• _Given instruction_:
The material below contains a line with "bevel_run = (outer_r" and a line with "if empty is". Copy exactly those two lines and all lines between them.

• _Information provided_:
------------------------------------------------------------------------
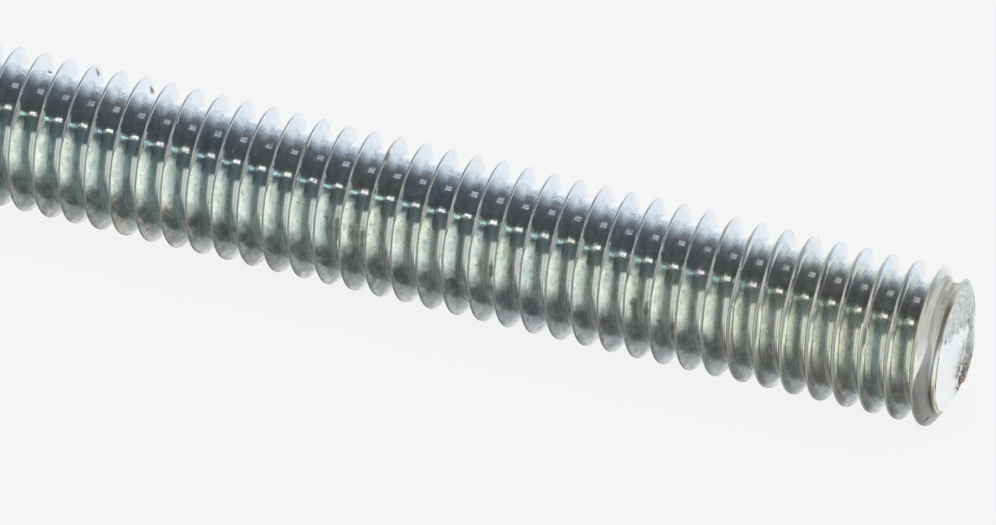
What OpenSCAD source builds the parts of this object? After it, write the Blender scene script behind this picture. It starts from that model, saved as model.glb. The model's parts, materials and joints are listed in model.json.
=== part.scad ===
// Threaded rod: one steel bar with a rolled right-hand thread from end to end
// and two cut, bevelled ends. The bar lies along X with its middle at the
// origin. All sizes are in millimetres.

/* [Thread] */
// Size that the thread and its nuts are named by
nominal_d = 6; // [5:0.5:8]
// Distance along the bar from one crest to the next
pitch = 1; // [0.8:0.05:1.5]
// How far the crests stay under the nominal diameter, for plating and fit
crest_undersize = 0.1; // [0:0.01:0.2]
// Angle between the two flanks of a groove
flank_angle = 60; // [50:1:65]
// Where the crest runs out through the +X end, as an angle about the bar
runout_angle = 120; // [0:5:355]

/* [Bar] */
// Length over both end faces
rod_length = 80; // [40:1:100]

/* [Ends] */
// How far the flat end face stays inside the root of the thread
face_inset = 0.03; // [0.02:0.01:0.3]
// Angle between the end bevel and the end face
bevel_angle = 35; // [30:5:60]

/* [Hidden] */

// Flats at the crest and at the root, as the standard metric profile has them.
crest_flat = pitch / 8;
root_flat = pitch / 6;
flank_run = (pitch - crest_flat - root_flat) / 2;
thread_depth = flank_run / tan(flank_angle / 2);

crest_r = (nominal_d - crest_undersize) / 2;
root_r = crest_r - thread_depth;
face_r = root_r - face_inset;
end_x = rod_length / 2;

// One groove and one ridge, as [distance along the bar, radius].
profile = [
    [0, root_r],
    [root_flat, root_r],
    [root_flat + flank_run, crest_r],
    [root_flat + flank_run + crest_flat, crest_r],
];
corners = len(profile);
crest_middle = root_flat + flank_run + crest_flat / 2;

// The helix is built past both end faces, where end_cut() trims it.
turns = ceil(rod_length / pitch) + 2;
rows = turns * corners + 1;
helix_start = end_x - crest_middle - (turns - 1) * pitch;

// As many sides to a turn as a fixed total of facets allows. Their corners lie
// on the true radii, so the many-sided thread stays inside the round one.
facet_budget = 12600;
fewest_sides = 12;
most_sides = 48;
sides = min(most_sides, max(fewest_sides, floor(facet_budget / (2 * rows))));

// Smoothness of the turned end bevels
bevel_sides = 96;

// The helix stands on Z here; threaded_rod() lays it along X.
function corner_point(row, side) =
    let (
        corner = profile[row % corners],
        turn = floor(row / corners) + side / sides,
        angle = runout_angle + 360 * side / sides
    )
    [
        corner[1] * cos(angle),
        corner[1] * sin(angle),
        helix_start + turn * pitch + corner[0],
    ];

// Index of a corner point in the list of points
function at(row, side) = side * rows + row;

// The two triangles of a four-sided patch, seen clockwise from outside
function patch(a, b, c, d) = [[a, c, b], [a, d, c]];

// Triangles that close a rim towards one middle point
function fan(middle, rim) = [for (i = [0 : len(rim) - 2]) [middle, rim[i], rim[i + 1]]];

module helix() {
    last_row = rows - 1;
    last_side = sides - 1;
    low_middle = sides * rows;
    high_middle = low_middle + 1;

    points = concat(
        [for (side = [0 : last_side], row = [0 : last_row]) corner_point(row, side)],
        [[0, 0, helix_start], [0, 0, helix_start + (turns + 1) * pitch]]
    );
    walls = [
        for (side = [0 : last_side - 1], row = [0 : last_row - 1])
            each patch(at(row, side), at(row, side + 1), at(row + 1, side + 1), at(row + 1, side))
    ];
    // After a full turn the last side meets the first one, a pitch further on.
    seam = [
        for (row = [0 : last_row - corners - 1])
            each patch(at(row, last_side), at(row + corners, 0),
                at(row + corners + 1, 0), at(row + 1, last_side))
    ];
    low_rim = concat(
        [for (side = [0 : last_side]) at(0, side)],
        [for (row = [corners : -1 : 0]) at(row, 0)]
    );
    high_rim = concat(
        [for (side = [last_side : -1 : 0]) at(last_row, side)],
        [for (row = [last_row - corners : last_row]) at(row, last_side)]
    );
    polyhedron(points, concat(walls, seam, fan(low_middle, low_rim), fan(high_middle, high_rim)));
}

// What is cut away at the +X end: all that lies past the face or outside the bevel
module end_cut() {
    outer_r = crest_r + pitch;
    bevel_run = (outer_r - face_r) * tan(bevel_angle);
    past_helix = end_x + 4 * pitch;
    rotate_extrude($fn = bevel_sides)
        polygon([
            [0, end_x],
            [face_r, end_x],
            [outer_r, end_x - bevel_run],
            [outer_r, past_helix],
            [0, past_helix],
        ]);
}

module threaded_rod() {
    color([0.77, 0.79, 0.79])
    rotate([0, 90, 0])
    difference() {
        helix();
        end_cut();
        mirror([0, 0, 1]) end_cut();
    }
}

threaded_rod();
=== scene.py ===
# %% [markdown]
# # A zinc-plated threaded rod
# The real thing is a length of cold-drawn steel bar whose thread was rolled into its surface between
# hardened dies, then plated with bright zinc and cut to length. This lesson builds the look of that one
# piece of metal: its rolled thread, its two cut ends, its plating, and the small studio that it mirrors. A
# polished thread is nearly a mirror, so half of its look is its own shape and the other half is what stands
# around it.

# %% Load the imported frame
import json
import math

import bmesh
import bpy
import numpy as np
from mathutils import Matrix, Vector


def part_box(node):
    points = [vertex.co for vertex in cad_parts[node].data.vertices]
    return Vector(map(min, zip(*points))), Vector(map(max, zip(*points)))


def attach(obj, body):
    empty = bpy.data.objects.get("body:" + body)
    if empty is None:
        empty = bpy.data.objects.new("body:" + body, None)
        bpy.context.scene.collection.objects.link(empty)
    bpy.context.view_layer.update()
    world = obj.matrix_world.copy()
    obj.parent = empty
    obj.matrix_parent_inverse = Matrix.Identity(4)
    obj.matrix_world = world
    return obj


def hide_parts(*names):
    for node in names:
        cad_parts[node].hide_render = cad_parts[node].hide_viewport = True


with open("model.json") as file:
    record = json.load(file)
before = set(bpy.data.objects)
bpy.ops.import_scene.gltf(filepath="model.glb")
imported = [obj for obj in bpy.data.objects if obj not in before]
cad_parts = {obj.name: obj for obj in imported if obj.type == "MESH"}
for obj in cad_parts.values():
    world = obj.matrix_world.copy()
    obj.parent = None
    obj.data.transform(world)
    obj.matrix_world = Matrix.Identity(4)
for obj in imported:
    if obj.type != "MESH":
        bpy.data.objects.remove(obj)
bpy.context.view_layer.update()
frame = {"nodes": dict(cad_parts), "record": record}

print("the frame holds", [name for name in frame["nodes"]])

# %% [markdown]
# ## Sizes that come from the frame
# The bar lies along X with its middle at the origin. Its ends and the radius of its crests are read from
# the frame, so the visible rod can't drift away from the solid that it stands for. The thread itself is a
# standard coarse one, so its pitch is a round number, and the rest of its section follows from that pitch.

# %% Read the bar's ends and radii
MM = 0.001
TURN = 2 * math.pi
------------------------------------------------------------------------
• _Finished exercise_:
    bevel_run = (outer_r - face_r) * tan(bevel_angle);
    past_helix = end_x + 4 * pitch;
    rotate_extrude($fn = bevel_sides)
        polygon([
            [0, end_x],
            [face_r, end_x],
            [outer_r, end_x - bevel_run],
            [outer_r, past_helix],
            [0, past_helix],
        ]);
}

module threaded_rod() {
    color([0.77, 0.79, 0.79])
    rotate([0, 90, 0])
    difference() {
        helix();
        end_cut();
        mirror([0, 0, 1]) end_cut();
    }
}

threaded_rod();
=== scene.py ===
# %% [markdown]
# # A zinc-plated threaded rod
# The real thing is a length of cold-drawn steel bar whose thread was rolled into its surface between
# hardened dies, then plated with bright zinc and cut to length. This lesson builds the look of that one
# piece of metal: its rolled thread, its two cut ends, its plating, and the small studio that it mirrors. A
# polished thread is nearly a mirror, so half of its look is its own shape and the other half is what stands
# around it.

# %% Load the imported frame
import json
import math

import bmesh
import bpy
import numpy as np
from mathutils import Matrix, Vector


def part_box(node):
    points = [vertex.co for vertex in cad_parts[node].data.vertices]
    return Vector(map(min, zip(*points))), Vector(map(max, zip(*points)))


def attach(obj, body):
    empty = bpy.data.objects.get("body:" + body)
    if empty is None:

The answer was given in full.